We packed up for a hike on the Pow Wow Trail. We walked west and north over gorgeous park like paths, and then over beaver dams, then through muck where we could easily spot moose and wolf tracks, on to rocky sometimes treacherous footing along Superstition Lake where we stopped at a campsite for a snack break and some picture taking. We then hiked back the same trail past Quadga Lake to Campfire Lake where we proceeded to have lunch and some took naps while others went back to camp to clean up and take a snooze.
The plan was formed to head back up river tomorrow and start working our way back to Isabella Lake and maybe the roomy site we scouted on day two for our last evening.
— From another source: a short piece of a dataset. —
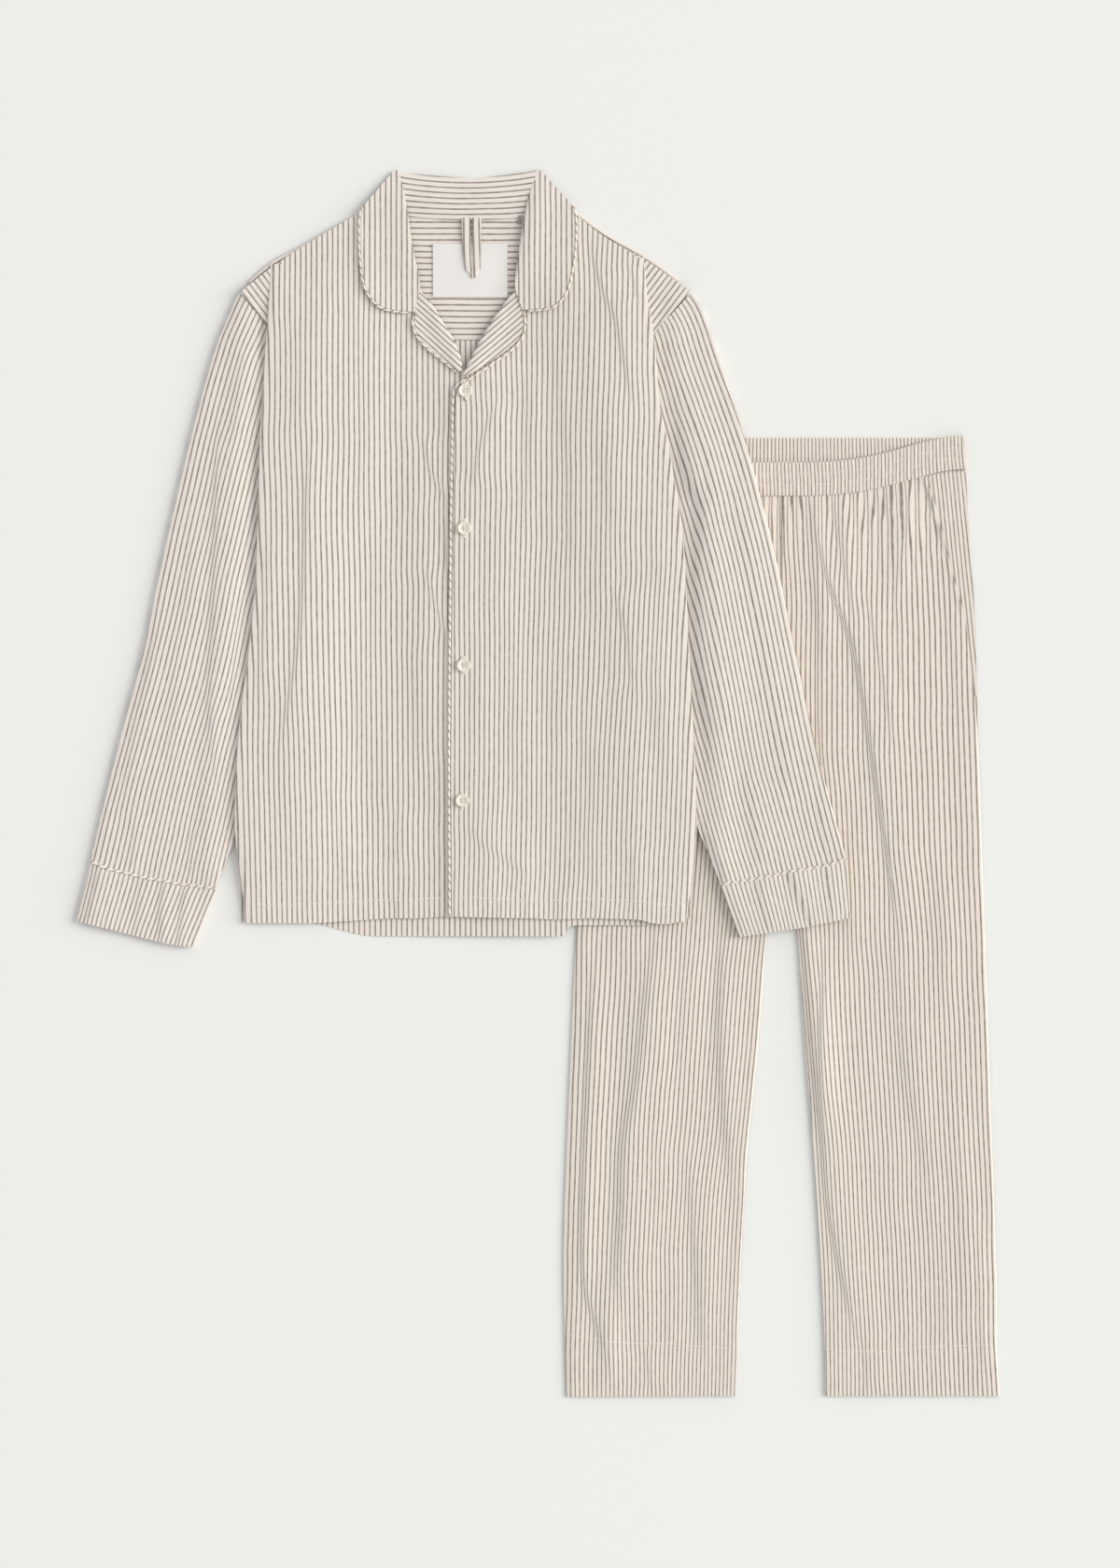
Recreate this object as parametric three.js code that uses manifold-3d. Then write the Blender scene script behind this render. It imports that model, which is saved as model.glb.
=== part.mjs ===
// A striped cotton pyjama set laid flat: a long-sleeved shirt with a piped notch collar, lying
// over the top left of a pair of trousers with an elastic waistband. Sizes are in millimetres.
// +X is to the right, +Y is towards the collar and +Z is up. Left and right are as seen from above.
// Places in the plane are given on the board that the set is laid out on: x from the board's
// left edge and y down from its top edge. The part's origin is under the middle of the set.
import * as THREE from "three";
import { mergeVertices } from "three/addons/utils/BufferGeometryUtils.js";
import Module from "manifold-3d";

const wasm = await Module();
wasm.setup();

const ORIGIN = { x: 576.7, y: 840.4 };

// Cloth and construction sizes
const CLOTH = 1.2; // one layer of poplin as a wall
const DOUBLE_CLOTH = 1.6; // collar, cuffs and facings, two layers sewn together
const SEAM_GAP = 0.3;
const PIPING_RADIUS = 1.3;
const PIPING_LIFT = 0.1;
const BAND_WALL = 1.8; // waistband, cloth on both sides of the elastic
const BAND_HEIGHT = 35.5;
const BAND_WAVES = 26; // ruffles of the elastic across the front
const BAND_RUFFLE = 0.7; // how far a ruffle stands out
const BAND_FLARE = 2.4; // how much wider the band is at its lower edge, at either end
const BAND_GAP = 0.8;
const BUTTON = {
  radius: 7.2, height: 2.6, rim: 2.2, dish: 0.9, bevel: 0.8, foot: 1, holeRadius: 0.8, holeSpread: 1.7,
};
const LABEL = { x: 463.7, y: 261, width: 80, height: 57, thickness: 0.7 };
// Its two strands part at the slit and narrow to the tip from the shoulder on.
const LOOP = {
  x: 505, top: 233.6, tip: 298, strand: 8, gap: 4, slit: 14, shoulder: 22, tipHalf: 3, thickness: 1.2,
};

// Heights above whatever the garment lies on
const LEG_UNDERSIDE = 3.3; // underside of a trouser front over the back
const LEG_EDGE_RADIUS = 7;
const CROTCH = { from: 800, over: 50 }; // the legs' inner edges turn down from here on
const GATHER = { height: 0.5, from: 510, length: 130 }; // gathers below the waistband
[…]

We paddled and portaged from then on to the site just before the Island River comes in off to the right. It’s elevated on the left side. We were able to squeeze our tents in and set up rain tarps just before a deluge hit us. It rained hard and nonstop for over 4 hours and the temps dropped to make us hover over the fire the rest of the day. I had hoped to fish the narrow channel right along the campsite but gave up on it after a short try as the sky was opening up. It rained off and on that night and we woke up soggy through and through.
In the morning we talked over the fire and listened to a small radio one of us had to a dismal weather report of more cold temps and predicted storms that day and for the next. We came up with plan B: to leave that morning by paddling up the Island River to EP 34 and then walking back to get the van. All were in agreement. We took our time packing the wet gear but got back on the water to windy, dark, but so far dry skies.
We encountered two rapids that weren’t bad so we all paddled up them. We saw many ducks (good weather for them!) and made good time getting to the entry point. After walking to get the vehicle, packing up, putting on clean travel clothes we were on the road by 11:14. We could have gutted it out until the next day, as planned, but we agreed that the trip was entertaining being on the river more than on lakes, and we had seen and done quite a bit. Really, is there ever a bad trip to the BWCA?